• **REQUIRED WORK**
Write the material out again exactly as it stands.

[Extracted records]
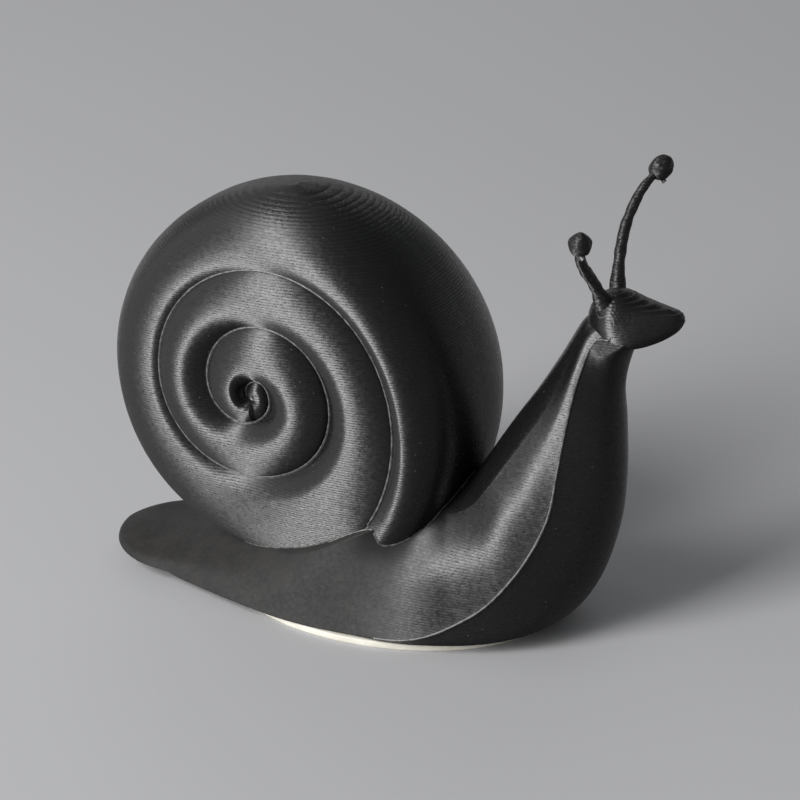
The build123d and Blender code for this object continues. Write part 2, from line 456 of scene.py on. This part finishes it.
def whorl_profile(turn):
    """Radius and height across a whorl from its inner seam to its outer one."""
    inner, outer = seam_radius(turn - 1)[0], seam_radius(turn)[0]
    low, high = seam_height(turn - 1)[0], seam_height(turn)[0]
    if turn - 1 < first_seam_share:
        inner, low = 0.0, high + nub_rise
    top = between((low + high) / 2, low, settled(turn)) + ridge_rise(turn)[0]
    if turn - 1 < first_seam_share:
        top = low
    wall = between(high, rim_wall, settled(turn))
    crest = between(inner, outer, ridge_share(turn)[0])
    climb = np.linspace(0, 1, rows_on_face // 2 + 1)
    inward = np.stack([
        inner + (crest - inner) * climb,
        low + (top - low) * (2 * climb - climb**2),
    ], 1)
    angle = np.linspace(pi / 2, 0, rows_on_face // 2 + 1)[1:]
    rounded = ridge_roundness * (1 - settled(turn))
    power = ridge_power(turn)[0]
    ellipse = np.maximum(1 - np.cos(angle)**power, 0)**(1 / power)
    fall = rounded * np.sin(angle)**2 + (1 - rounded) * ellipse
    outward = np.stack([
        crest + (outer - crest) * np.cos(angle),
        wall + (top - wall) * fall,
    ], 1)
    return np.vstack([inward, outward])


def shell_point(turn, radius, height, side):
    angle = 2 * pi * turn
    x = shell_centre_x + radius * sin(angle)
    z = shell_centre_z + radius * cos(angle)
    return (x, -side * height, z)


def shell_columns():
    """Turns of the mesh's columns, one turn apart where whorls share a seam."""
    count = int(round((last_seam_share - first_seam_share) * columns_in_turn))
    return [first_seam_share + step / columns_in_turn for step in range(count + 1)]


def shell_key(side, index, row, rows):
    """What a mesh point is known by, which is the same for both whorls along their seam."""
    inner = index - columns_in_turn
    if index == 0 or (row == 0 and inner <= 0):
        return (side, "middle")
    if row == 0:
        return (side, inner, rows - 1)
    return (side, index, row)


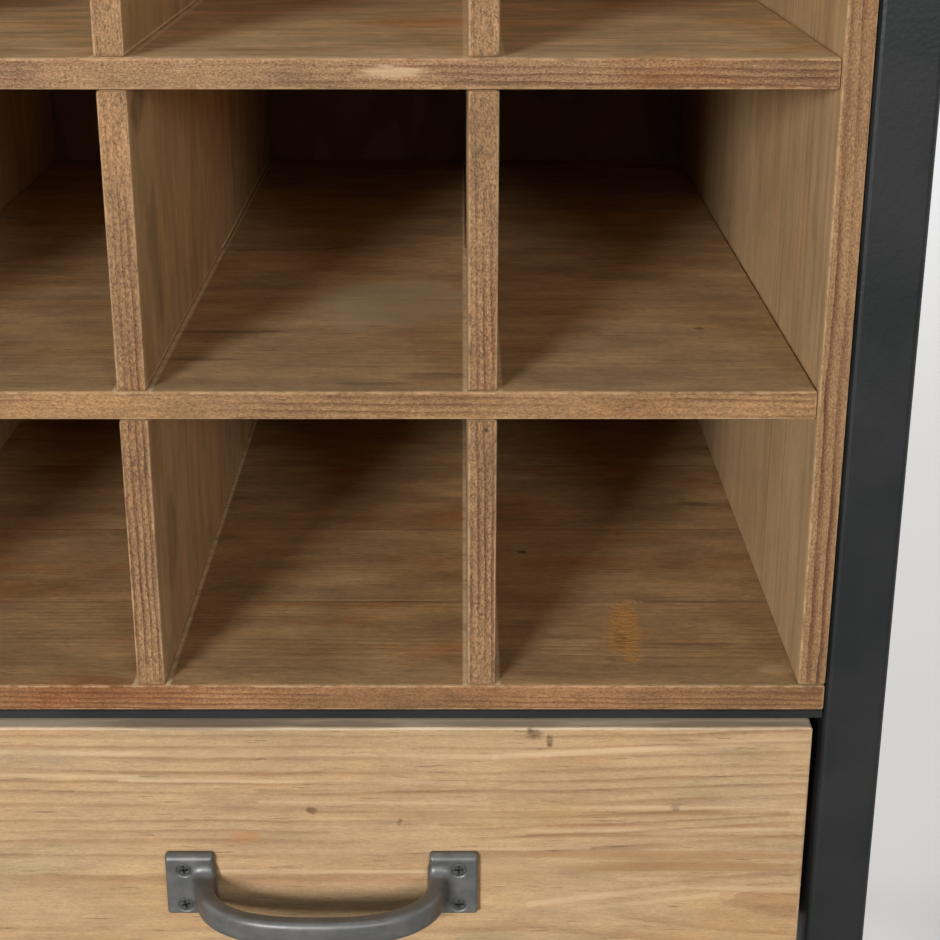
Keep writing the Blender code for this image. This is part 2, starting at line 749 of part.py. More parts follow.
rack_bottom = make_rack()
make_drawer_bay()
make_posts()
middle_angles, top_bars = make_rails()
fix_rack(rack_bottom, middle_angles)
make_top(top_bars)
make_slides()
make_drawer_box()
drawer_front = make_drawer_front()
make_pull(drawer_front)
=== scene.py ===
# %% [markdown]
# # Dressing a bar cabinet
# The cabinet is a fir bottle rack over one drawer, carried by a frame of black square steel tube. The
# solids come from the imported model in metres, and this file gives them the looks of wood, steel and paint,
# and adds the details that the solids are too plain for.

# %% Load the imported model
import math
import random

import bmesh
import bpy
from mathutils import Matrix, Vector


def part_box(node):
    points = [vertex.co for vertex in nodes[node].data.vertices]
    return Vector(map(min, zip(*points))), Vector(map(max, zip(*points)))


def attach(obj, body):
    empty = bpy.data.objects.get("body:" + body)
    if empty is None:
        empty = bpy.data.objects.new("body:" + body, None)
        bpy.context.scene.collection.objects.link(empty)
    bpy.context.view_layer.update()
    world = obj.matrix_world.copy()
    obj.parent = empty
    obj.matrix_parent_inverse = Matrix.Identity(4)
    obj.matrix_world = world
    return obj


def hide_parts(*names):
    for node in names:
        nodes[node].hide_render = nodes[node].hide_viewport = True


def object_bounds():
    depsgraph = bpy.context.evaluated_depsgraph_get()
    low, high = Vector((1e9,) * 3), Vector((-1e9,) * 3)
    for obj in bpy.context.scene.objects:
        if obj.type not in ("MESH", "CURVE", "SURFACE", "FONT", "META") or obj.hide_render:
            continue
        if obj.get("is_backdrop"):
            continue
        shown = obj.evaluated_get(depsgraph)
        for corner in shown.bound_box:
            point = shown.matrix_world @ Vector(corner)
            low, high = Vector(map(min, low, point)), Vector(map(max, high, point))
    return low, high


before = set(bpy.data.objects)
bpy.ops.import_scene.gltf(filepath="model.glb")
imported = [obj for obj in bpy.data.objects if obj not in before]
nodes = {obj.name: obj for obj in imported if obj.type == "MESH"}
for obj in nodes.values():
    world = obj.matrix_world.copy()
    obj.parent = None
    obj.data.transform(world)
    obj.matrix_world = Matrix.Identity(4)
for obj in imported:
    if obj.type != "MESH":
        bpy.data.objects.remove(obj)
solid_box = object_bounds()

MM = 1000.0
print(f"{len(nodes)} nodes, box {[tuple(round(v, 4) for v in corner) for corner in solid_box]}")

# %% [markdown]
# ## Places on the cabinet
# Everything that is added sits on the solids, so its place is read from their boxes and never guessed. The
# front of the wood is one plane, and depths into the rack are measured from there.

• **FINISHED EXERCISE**
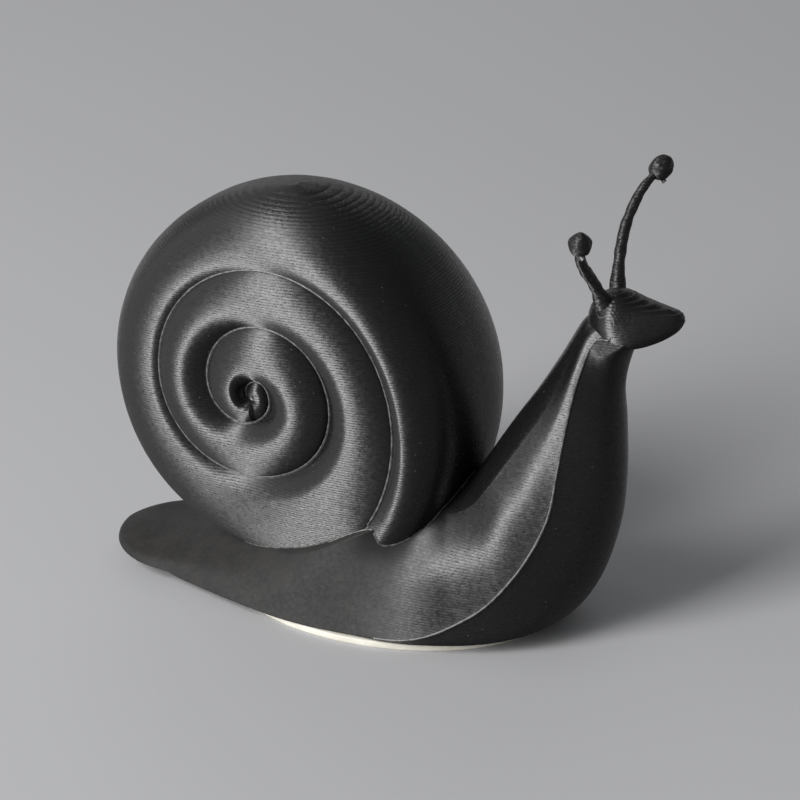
The build123d and Blender code for this object continues. Write part 2, from line 456 of scene.py on. This part finishes it.
def whorl_profile(turn):
    """Radius and height across a whorl from its inner seam to its outer one."""
    inner, outer = seam_radius(turn - 1)[0], seam_radius(turn)[0]
    low, high = seam_height(turn - 1)[0], seam_height(turn)[0]
    if turn - 1 < first_seam_share:
        inner, low = 0.0, high + nub_rise
    top = between((low + high) / 2, low, settled(turn)) + ridge_rise(turn)[0]
    if turn - 1 < first_seam_share:
        top = low
    wall = between(high, rim_wall, settled(turn))
    crest = between(inner, outer, ridge_share(turn)[0])
    climb = np.linspace(0, 1, rows_on_face // 2 + 1)
    inward = np.stack([
        inner + (crest - inner) * climb,
        low + (top - low) * (2 * climb - climb**2),
    ], 1)
    angle = np.linspace(pi / 2, 0, rows_on_face // 2 + 1)[1:]
    rounded = ridge_roundness * (1 - settled(turn))
    power = ridge_power(turn)[0]
    ellipse = np.maximum(1 - np.cos(angle)**power, 0)**(1 / power)
    fall = rounded * np.sin(angle)**2 + (1 - rounded) * ellipse
    outward = np.stack([
        crest + (outer - crest) * np.cos(angle),
        wall + (top - wall) * fall,
    ], 1)
    return np.vstack([inward, outward])


def shell_point(turn, radius, height, side):
    angle = 2 * pi * turn
    x = shell_centre_x + radius * sin(angle)
    z = shell_centre_z + radius * cos(angle)
    return (x, -side * height, z)


def shell_columns():
    """Turns of the mesh's columns, one turn apart where whorls share a seam."""
    count = int(round((last_seam_share - first_seam_share) * columns_in_turn))
    return [first_seam_share + step / columns_in_turn for step in range(count + 1)]


def shell_key(side, index, row, rows):
    """What a mesh point is known by, which is the same for both whorls along their seam."""
    inner = index - columns_in_turn
    if index == 0 or (row == 0 and inner <= 0):
        return (side, "middle")
    if row == 0:
        return (side, inner, rows - 1)
    return (side, index, row)


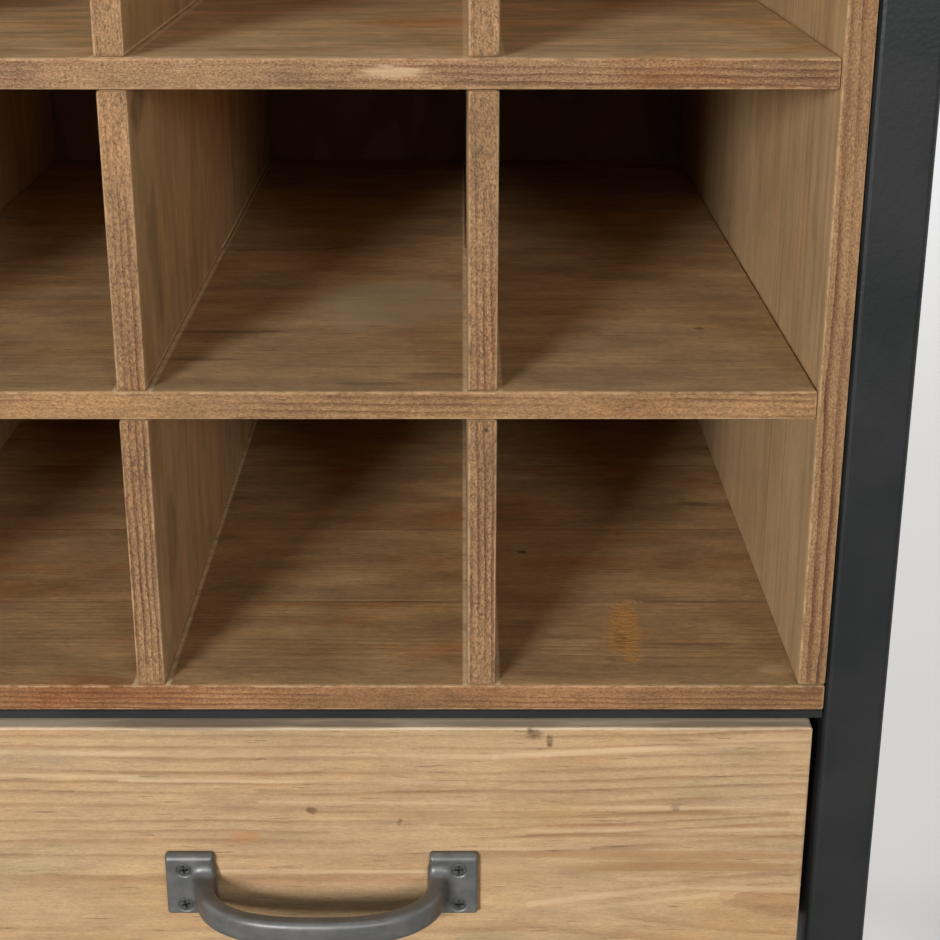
Keep writing the Blender code for this image. This is part 2, starting at line 749 of part.py. More parts follow.
rack_bottom = make_rack()
make_drawer_bay()
make_posts()
middle_angles, top_bars = make_rails()
fix_rack(rack_bottom, middle_angles)
make_top(top_bars)
make_slides()
make_drawer_box()
drawer_front = make_drawer_front()
make_pull(drawer_front)
=== scene.py ===
# %% [markdown]
# # Dressing a bar cabinet
# The cabinet is a fir bottle rack over one drawer, carried by a frame of black square steel tube. The
# solids come from the imported model in metres, and this file gives them the looks of wood, steel and paint,
# and adds the details that the solids are too plain for.

# %% Load the imported model
import math
import random

import bmesh
import bpy
from mathutils import Matrix, Vector


def part_box(node):
    points = [vertex.co for vertex in nodes[node].data.vertices]
    return Vector(map(min, zip(*points))), Vector(map(max, zip(*points)))


def attach(obj, body):
    empty = bpy.data.objects.get("body:" + body)
    if empty is None:
        empty = bpy.data.objects.new("body:" + body, None)
        bpy.context.scene.collection.objects.link(empty)
    bpy.context.view_layer.update()
    world = obj.matrix_world.copy()
    obj.parent = empty
    obj.matrix_parent_inverse = Matrix.Identity(4)
    obj.matrix_world = world
    return obj


def hide_parts(*names):
    for node in names:
        nodes[node].hide_render = nodes[node].hide_viewport = True


def object_bounds():
    depsgraph = bpy.context.evaluated_depsgraph_get()
    low, high = Vector((1e9,) * 3), Vector((-1e9,) * 3)
    for obj in bpy.context.scene.objects:
        if obj.type not in ("MESH", "CURVE", "SURFACE", "FONT", "META") or obj.hide_render:
            continue
        if obj.get("is_backdrop"):
            continue
        shown = obj.evaluated_get(depsgraph)
        for corner in shown.bound_box:
            point = shown.matrix_world @ Vector(corner)
            low, high = Vector(map(min, low, point)), Vector(map(max, high, point))
    return low, high


before = set(bpy.data.objects)
bpy.ops.import_scene.gltf(filepath="model.glb")
imported = [obj for obj in bpy.data.objects if obj not in before]
nodes = {obj.name: obj for obj in imported if obj.type == "MESH"}
for obj in nodes.values():
    world = obj.matrix_world.copy()
    obj.parent = None
    obj.data.transform(world)
    obj.matrix_world = Matrix.Identity(4)
for obj in imported:
    if obj.type != "MESH":
        bpy.data.objects.remove(obj)
solid_box = object_bounds()

MM = 1000.0
print(f"{len(nodes)} nodes, box {[tuple(round(v, 4) for v in corner) for corner in solid_box]}")

# %% [markdown]
# ## Places on the cabinet
# Everything that is added sits on the solids, so its place is read from their boxes and never guessed. The
# front of the wood is one plane, and depths into the rack are measured from there.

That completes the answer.